- [What is asked] For the listing that follows, give again exactly the lines from the one with "hook stands plumb." to the one with "in imported if", including both.

|---|

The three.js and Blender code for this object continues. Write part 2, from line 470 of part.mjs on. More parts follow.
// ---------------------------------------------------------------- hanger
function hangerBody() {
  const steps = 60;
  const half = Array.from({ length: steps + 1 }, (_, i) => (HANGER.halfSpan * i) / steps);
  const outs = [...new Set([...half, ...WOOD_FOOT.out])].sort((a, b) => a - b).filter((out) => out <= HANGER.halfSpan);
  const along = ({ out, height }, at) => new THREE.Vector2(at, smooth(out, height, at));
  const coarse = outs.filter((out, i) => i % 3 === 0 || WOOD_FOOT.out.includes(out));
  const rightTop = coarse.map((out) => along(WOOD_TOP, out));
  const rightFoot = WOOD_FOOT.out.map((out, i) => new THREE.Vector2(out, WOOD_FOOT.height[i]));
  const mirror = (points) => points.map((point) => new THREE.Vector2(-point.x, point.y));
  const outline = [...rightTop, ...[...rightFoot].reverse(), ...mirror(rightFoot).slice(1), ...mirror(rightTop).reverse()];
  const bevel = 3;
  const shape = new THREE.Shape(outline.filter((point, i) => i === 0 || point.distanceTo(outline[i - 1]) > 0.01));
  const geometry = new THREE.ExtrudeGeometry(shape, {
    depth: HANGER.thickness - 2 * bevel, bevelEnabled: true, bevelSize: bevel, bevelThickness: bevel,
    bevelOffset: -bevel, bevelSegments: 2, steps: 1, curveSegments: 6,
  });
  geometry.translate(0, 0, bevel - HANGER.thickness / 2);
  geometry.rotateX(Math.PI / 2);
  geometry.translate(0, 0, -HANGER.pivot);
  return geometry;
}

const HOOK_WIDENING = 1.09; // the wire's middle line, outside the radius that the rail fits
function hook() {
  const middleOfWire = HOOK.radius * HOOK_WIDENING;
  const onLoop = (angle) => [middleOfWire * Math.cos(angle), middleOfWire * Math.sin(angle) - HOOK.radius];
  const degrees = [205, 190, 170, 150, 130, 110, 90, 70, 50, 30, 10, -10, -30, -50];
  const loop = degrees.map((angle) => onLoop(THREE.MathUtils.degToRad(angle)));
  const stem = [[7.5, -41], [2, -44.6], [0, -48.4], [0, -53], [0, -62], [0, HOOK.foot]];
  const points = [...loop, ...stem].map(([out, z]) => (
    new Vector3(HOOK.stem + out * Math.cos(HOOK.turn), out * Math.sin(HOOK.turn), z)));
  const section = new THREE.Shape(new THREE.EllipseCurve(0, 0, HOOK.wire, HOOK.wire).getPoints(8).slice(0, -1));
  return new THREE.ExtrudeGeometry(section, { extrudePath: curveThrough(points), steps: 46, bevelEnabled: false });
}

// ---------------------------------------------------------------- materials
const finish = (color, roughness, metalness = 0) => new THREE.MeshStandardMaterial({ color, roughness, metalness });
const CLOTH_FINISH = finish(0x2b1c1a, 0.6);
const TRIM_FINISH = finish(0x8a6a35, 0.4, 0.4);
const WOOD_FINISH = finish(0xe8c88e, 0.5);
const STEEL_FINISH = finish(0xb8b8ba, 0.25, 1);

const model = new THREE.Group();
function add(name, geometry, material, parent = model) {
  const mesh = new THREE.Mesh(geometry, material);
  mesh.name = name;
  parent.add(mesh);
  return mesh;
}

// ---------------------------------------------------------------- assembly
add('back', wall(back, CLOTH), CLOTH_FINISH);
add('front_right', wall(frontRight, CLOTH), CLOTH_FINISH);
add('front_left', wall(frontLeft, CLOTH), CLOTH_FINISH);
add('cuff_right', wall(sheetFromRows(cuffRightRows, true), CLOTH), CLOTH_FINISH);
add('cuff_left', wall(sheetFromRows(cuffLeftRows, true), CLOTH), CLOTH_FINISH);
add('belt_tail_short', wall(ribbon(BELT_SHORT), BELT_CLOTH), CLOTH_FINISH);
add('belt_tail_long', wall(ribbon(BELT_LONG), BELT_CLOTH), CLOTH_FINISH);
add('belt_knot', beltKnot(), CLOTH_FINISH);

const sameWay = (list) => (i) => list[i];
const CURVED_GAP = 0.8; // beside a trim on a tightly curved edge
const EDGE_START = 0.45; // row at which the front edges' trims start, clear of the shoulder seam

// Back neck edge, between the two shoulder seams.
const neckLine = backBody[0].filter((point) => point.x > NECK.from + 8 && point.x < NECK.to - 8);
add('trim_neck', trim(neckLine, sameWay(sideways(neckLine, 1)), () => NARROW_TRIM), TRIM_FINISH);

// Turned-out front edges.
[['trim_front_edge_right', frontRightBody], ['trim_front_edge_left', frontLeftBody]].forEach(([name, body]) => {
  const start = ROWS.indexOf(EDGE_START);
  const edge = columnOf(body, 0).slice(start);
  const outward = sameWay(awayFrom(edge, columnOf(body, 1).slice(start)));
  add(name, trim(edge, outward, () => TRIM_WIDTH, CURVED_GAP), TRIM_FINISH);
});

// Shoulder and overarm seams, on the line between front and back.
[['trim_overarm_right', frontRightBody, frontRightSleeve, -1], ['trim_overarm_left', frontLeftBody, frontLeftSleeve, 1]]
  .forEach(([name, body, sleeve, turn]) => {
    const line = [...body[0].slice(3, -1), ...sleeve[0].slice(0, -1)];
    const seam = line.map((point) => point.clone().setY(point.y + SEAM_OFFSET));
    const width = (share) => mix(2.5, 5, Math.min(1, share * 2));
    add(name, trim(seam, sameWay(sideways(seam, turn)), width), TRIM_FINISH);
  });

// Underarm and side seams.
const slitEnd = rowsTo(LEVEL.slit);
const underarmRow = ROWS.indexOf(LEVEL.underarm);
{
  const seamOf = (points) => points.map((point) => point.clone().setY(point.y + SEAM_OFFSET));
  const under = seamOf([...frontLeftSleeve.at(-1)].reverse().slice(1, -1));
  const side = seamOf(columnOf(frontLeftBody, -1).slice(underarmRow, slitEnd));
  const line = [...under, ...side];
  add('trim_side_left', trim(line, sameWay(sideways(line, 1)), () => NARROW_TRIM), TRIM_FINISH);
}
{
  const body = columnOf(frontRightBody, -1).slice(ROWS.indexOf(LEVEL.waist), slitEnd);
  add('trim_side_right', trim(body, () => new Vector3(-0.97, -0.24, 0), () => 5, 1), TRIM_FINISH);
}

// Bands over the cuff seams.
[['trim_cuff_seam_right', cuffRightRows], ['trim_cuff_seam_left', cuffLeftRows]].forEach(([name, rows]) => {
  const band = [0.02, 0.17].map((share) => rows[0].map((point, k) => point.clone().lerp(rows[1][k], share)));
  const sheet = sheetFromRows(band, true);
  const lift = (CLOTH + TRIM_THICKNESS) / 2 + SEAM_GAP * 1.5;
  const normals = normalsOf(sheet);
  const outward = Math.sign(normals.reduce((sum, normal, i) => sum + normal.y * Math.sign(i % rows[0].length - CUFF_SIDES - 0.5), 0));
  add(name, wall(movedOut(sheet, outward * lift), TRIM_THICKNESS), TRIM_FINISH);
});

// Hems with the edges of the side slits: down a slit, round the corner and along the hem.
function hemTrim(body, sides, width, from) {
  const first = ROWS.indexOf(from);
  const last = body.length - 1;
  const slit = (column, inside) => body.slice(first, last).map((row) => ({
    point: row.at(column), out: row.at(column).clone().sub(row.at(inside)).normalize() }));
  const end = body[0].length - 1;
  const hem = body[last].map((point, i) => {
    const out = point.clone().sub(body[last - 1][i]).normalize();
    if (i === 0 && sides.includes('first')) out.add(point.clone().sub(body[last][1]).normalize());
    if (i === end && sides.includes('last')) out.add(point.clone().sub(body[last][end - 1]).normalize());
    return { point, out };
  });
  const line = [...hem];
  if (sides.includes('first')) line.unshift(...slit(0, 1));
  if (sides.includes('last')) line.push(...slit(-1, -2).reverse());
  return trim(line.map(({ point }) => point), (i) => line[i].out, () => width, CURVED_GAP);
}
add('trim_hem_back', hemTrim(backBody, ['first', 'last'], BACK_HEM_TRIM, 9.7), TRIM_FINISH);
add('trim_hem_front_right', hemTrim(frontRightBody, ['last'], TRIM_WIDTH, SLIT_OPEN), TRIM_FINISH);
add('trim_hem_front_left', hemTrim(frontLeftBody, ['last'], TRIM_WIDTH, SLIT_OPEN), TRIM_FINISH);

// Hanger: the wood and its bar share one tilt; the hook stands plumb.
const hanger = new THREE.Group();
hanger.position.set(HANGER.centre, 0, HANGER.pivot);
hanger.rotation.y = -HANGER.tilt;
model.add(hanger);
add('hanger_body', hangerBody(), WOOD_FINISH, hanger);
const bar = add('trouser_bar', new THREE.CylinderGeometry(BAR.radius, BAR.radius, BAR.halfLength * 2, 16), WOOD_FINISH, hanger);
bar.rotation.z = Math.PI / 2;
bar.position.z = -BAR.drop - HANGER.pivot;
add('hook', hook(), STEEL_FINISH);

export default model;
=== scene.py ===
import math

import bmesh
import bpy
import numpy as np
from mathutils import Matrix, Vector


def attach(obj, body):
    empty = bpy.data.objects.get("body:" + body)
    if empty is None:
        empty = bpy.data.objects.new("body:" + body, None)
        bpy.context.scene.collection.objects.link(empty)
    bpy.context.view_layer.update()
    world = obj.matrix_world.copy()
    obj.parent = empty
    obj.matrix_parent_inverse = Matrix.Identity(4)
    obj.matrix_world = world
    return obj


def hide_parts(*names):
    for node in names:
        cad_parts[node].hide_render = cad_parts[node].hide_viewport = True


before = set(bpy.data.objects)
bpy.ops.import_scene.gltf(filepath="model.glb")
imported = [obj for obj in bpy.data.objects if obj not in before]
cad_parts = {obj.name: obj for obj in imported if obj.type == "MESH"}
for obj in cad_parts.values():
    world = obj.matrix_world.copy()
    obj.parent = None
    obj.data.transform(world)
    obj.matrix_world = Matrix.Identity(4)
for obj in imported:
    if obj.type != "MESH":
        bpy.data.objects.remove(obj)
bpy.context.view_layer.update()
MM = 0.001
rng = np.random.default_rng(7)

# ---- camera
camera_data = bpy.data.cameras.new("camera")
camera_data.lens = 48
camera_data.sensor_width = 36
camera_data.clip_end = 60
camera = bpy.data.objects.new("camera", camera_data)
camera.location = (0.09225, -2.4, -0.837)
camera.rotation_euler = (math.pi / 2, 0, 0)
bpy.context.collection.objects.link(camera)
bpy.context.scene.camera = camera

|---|

- [Solution to this problem]
// Hanger: the wood and its bar share one tilt; the hook stands plumb.
const hanger = new THREE.Group();
hanger.position.set(HANGER.centre, 0, HANGER.pivot);
hanger.rotation.y = -HANGER.tilt;
model.add(hanger);
add('hanger_body', hangerBody(), WOOD_FINISH, hanger);
const bar = add('trouser_bar', new THREE.CylinderGeometry(BAR.radius, BAR.radius, BAR.halfLength * 2, 16), WOOD_FINISH, hanger);
bar.rotation.z = Math.PI / 2;
bar.position.z = -BAR.drop - HANGER.pivot;
add('hook', hook(), STEEL_FINISH);

export default model;
=== scene.py ===
import math

import bmesh
import bpy
import numpy as np
from mathutils import Matrix, Vector


def attach(obj, body):
    empty = bpy.data.objects.get("body:" + body)
    if empty is None:
        empty = bpy.data.objects.new("body:" + body, None)
        bpy.context.scene.collection.objects.link(empty)
    bpy.context.view_layer.update()
    world = obj.matrix_world.copy()
    obj.parent = empty
    obj.matrix_parent_inverse = Matrix.Identity(4)
    obj.matrix_world = world
    return obj


def hide_parts(*names):
    for node in names:
        cad_parts[node].hide_render = cad_parts[node].hide_viewport = True


before = set(bpy.data.objects)
bpy.ops.import_scene.gltf(filepath="model.glb")
imported = [obj for obj in bpy.data.objects if obj not in before]
cad_parts = {obj.name: obj for obj in imported if obj.type == "MESH"}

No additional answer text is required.